— START DATA PROVIDED —

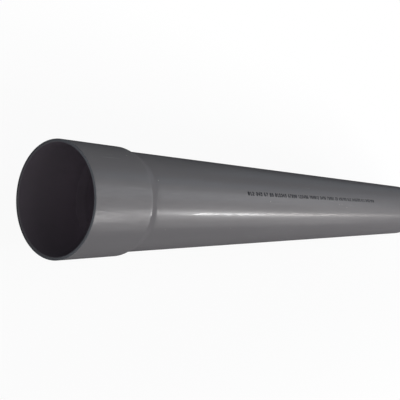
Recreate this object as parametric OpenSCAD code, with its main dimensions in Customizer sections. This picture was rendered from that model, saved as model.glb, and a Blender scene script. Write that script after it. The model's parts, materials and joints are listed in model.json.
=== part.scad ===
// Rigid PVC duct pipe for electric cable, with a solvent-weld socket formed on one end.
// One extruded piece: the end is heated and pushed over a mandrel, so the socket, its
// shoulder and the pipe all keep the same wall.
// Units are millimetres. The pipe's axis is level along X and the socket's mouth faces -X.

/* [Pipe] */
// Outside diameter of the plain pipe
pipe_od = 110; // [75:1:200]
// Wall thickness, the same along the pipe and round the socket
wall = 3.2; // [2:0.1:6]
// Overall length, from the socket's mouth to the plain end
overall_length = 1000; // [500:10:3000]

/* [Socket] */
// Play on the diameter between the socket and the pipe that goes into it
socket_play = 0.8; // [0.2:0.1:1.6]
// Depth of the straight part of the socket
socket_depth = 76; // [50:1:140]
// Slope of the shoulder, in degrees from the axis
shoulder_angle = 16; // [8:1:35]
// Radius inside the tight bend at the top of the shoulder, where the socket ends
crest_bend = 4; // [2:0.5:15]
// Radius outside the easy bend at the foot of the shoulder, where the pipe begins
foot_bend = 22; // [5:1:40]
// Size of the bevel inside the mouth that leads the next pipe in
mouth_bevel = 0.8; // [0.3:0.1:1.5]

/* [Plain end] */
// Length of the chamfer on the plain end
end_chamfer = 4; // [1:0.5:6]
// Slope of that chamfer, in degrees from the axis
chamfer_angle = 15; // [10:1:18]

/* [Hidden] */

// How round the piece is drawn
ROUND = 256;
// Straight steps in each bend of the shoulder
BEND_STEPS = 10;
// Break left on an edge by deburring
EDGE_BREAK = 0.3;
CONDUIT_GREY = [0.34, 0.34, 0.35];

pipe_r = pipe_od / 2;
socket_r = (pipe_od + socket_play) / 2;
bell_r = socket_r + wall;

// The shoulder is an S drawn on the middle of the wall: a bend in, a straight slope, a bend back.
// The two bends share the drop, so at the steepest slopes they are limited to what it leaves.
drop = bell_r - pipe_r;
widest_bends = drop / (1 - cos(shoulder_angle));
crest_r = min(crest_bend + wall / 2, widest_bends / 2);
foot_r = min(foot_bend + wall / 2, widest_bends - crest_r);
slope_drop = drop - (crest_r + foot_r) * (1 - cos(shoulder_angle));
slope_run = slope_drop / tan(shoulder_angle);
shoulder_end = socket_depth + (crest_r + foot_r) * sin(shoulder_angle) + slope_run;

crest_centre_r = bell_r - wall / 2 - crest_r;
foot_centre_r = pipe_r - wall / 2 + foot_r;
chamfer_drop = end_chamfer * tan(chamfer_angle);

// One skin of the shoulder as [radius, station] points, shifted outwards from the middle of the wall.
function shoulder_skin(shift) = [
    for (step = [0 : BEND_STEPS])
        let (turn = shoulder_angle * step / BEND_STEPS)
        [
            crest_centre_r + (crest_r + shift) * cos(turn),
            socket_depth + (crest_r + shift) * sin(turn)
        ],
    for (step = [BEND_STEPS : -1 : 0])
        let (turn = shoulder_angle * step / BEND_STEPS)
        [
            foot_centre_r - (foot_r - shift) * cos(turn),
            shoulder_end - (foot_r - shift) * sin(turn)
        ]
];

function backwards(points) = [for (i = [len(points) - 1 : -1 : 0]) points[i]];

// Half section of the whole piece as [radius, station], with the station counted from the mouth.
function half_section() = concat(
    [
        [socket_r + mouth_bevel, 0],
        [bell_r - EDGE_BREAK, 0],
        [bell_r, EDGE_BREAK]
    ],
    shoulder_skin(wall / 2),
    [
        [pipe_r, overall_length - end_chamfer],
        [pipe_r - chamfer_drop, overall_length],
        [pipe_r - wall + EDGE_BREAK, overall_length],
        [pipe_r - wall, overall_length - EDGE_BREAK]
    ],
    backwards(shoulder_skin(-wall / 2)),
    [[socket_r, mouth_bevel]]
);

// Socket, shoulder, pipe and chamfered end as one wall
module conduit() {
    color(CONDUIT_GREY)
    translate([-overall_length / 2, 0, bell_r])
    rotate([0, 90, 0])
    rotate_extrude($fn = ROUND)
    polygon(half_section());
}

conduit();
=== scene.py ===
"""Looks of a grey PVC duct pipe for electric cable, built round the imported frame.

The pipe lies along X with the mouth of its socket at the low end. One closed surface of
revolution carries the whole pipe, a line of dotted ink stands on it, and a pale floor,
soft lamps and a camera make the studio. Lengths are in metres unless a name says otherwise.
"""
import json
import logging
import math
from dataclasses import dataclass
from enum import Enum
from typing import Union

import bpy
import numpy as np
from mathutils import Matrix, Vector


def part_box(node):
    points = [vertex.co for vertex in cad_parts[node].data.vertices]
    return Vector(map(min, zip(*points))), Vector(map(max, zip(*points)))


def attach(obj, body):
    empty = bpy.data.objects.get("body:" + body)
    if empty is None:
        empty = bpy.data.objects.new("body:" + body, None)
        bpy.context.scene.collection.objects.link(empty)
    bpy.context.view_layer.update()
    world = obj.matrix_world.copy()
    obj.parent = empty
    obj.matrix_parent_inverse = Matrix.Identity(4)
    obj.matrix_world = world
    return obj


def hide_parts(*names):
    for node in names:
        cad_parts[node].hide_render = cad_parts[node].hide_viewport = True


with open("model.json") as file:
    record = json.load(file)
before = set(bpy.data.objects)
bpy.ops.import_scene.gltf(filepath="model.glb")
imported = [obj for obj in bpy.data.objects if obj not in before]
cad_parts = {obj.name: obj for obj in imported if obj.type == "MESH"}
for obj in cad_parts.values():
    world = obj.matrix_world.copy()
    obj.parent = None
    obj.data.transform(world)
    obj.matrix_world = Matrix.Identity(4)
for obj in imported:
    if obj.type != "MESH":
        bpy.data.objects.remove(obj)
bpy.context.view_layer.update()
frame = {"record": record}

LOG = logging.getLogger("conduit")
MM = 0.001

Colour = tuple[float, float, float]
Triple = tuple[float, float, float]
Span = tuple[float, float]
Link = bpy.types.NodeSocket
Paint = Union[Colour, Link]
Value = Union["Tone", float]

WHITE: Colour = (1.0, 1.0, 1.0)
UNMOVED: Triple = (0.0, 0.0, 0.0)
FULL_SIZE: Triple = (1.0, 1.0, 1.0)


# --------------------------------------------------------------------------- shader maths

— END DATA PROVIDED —

→ DIRECTIONS FOR THIS TASK
Exactly as they appear, please write out the lines from the opening of the listing above down to the line containing "overall_length = 1000; // [500:10:3000]", with both end lines included.

→ FINISHED TASK
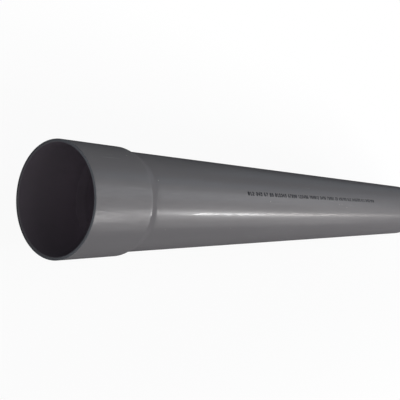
Recreate this object as parametric OpenSCAD code, with its main dimensions in Customizer sections. This picture was rendered from that model, saved as model.glb, and a Blender scene script. Write that script after it. The model's parts, materials and joints are listed in model.json.
=== part.scad ===
// Rigid PVC duct pipe for electric cable, with a solvent-weld socket formed on one end.
// One extruded piece: the end is heated and pushed over a mandrel, so the socket, its
// shoulder and the pipe all keep the same wall.
// Units are millimetres. The pipe's axis is level along X and the socket's mouth faces -X.

/* [Pipe] */
// Outside diameter of the plain pipe
pipe_od = 110; // [75:1:200]
// Wall thickness, the same along the pipe and round the socket
wall = 3.2; // [2:0.1:6]
// Overall length, from the socket's mouth to the plain end
overall_length = 1000; // [500:10:3000]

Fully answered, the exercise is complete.